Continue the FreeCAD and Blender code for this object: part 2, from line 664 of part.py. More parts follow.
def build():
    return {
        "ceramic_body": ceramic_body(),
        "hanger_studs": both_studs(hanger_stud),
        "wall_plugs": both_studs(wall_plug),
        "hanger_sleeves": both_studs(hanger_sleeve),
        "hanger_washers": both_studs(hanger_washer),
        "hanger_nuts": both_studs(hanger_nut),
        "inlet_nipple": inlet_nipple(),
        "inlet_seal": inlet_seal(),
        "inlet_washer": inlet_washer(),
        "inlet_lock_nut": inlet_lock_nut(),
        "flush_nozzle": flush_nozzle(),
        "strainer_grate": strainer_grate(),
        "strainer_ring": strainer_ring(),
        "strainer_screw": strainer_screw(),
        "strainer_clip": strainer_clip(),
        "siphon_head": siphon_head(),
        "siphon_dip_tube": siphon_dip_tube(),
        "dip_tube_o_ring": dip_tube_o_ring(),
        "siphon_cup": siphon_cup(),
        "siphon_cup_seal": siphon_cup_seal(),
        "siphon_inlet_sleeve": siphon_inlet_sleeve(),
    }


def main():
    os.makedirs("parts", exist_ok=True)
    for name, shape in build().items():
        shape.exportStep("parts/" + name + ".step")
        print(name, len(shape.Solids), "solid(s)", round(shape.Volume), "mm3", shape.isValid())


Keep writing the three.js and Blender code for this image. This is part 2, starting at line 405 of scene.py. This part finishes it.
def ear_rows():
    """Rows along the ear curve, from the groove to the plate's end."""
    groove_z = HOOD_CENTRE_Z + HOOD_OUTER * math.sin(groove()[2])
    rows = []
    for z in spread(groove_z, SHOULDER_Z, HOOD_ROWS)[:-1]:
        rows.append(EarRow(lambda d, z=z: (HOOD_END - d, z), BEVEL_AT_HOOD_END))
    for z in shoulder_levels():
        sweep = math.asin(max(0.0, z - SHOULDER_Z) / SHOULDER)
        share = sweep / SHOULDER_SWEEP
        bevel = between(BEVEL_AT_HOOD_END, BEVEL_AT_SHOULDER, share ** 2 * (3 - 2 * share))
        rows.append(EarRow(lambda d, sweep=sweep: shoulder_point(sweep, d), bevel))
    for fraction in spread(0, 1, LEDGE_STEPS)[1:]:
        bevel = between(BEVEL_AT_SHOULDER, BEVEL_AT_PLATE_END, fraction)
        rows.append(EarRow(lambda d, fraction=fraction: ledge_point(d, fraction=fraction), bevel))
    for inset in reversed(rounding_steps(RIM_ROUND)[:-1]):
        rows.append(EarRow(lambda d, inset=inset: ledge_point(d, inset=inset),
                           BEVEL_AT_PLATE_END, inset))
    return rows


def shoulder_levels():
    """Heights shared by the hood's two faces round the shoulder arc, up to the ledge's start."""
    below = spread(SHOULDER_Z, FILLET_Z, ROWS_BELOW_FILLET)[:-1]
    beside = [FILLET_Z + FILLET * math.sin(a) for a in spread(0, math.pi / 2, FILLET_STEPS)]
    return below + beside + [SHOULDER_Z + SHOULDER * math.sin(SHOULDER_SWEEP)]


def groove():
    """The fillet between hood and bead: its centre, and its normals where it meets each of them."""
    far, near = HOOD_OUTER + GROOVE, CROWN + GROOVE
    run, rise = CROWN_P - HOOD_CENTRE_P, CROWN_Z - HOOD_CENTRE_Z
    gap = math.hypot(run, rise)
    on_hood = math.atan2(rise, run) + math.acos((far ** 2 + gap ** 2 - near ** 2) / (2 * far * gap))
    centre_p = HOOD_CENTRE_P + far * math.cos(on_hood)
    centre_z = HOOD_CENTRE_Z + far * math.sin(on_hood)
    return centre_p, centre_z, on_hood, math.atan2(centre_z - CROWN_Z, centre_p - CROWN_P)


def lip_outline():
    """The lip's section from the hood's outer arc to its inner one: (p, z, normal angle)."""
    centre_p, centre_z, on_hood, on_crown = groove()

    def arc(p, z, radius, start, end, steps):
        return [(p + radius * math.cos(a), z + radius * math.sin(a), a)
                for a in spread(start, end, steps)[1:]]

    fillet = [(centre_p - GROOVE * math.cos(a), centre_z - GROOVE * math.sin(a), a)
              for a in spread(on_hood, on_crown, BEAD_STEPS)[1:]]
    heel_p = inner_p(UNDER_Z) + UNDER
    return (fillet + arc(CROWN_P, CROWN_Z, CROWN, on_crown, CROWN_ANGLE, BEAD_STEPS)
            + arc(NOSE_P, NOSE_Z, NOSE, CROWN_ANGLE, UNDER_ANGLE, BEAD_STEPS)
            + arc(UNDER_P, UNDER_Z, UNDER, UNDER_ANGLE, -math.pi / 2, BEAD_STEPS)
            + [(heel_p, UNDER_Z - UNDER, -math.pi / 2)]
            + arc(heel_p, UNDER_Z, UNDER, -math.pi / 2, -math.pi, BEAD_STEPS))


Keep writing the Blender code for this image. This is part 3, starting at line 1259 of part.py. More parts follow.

= = =

▶ **Problem statement**: All of the data above should be transcribed exactly.

▶ **Task response**:
Continue the FreeCAD and Blender code for this object: part 2, from line 664 of part.py. More parts follow.
def build():
    return {
        "ceramic_body": ceramic_body(),
        "hanger_studs": both_studs(hanger_stud),
        "wall_plugs": both_studs(wall_plug),
        "hanger_sleeves": both_studs(hanger_sleeve),
        "hanger_washers": both_studs(hanger_washer),
        "hanger_nuts": both_studs(hanger_nut),
        "inlet_nipple": inlet_nipple(),
        "inlet_seal": inlet_seal(),
        "inlet_washer": inlet_washer(),
        "inlet_lock_nut": inlet_lock_nut(),
        "flush_nozzle": flush_nozzle(),
        "strainer_grate": strainer_grate(),
        "strainer_ring": strainer_ring(),
        "strainer_screw": strainer_screw(),
        "strainer_clip": strainer_clip(),
        "siphon_head": siphon_head(),
        "siphon_dip_tube": siphon_dip_tube(),
        "dip_tube_o_ring": dip_tube_o_ring(),
        "siphon_cup": siphon_cup(),
        "siphon_cup_seal": siphon_cup_seal(),
        "siphon_inlet_sleeve": siphon_inlet_sleeve(),
    }


def main():
    os.makedirs("parts", exist_ok=True)
    for name, shape in build().items():
        shape.exportStep("parts/" + name + ".step")
        print(name, len(shape.Solids), "solid(s)", round(shape.Volume), "mm3", shape.isValid())


Keep writing the three.js and Blender code for this image. This is part 2, starting at line 405 of scene.py. This part finishes it.
def ear_rows():
    """Rows along the ear curve, from the groove to the plate's end."""
    groove_z = HOOD_CENTRE_Z + HOOD_OUTER * math.sin(groove()[2])
    rows = []
    for z in spread(groove_z, SHOULDER_Z, HOOD_ROWS)[:-1]:
        rows.append(EarRow(lambda d, z=z: (HOOD_END - d, z), BEVEL_AT_HOOD_END))
    for z in shoulder_levels():
        sweep = math.asin(max(0.0, z - SHOULDER_Z) / SHOULDER)
        share = sweep / SHOULDER_SWEEP
        bevel = between(BEVEL_AT_HOOD_END, BEVEL_AT_SHOULDER, share ** 2 * (3 - 2 * share))
        rows.append(EarRow(lambda d, sweep=sweep: shoulder_point(sweep, d), bevel))
    for fraction in spread(0, 1, LEDGE_STEPS)[1:]:
        bevel = between(BEVEL_AT_SHOULDER, BEVEL_AT_PLATE_END, fraction)
        rows.append(EarRow(lambda d, fraction=fraction: ledge_point(d, fraction=fraction), bevel))
    for inset in reversed(rounding_steps(RIM_ROUND)[:-1]):
        rows.append(EarRow(lambda d, inset=inset: ledge_point(d, inset=inset),
                           BEVEL_AT_PLATE_END, inset))
    return rows


def shoulder_levels():
    """Heights shared by the hood's two faces round the shoulder arc, up to the ledge's start."""
    below = spread(SHOULDER_Z, FILLET_Z, ROWS_BELOW_FILLET)[:-1]
    beside = [FILLET_Z + FILLET * math.sin(a) for a in spread(0, math.pi / 2, FILLET_STEPS)]
    return below + beside + [SHOULDER_Z + SHOULDER * math.sin(SHOULDER_SWEEP)]


def groove():
    """The fillet between hood and bead: its centre, and its normals where it meets each of them."""
    far, near = HOOD_OUTER + GROOVE, CROWN + GROOVE
    run, rise = CROWN_P - HOOD_CENTRE_P, CROWN_Z - HOOD_CENTRE_Z
    gap = math.hypot(run, rise)
    on_hood = math.atan2(rise, run) + math.acos((far ** 2 + gap ** 2 - near ** 2) / (2 * far * gap))
    centre_p = HOOD_CENTRE_P + far * math.cos(on_hood)
    centre_z = HOOD_CENTRE_Z + far * math.sin(on_hood)
    return centre_p, centre_z, on_hood, math.atan2(centre_z - CROWN_Z, centre_p - CROWN_P)


def lip_outline():
    """The lip's section from the hood's outer arc to its inner one: (p, z, normal angle)."""
    centre_p, centre_z, on_hood, on_crown = groove()

    def arc(p, z, radius, start, end, steps):
        return [(p + radius * math.cos(a), z + radius * math.sin(a), a)
                for a in spread(start, end, steps)[1:]]

    fillet = [(centre_p - GROOVE * math.cos(a), centre_z - GROOVE * math.sin(a), a)
              for a in spread(on_hood, on_crown, BEAD_STEPS)[1:]]
    heel_p = inner_p(UNDER_Z) + UNDER
    return (fillet + arc(CROWN_P, CROWN_Z, CROWN, on_crown, CROWN_ANGLE, BEAD_STEPS)
            + arc(NOSE_P, NOSE_Z, NOSE, CROWN_ANGLE, UNDER_ANGLE, BEAD_STEPS)
            + arc(UNDER_P, UNDER_Z, UNDER, UNDER_ANGLE, -math.pi / 2, BEAD_STEPS)
            + [(heel_p, UNDER_Z - UNDER, -math.pi / 2)]
            + arc(heel_p, UNDER_Z, UNDER, -math.pi / 2, -math.pi, BEAD_STEPS))


Keep writing the Blender code for this image. This is part 3, starting at line 1259 of part.py. More parts follow.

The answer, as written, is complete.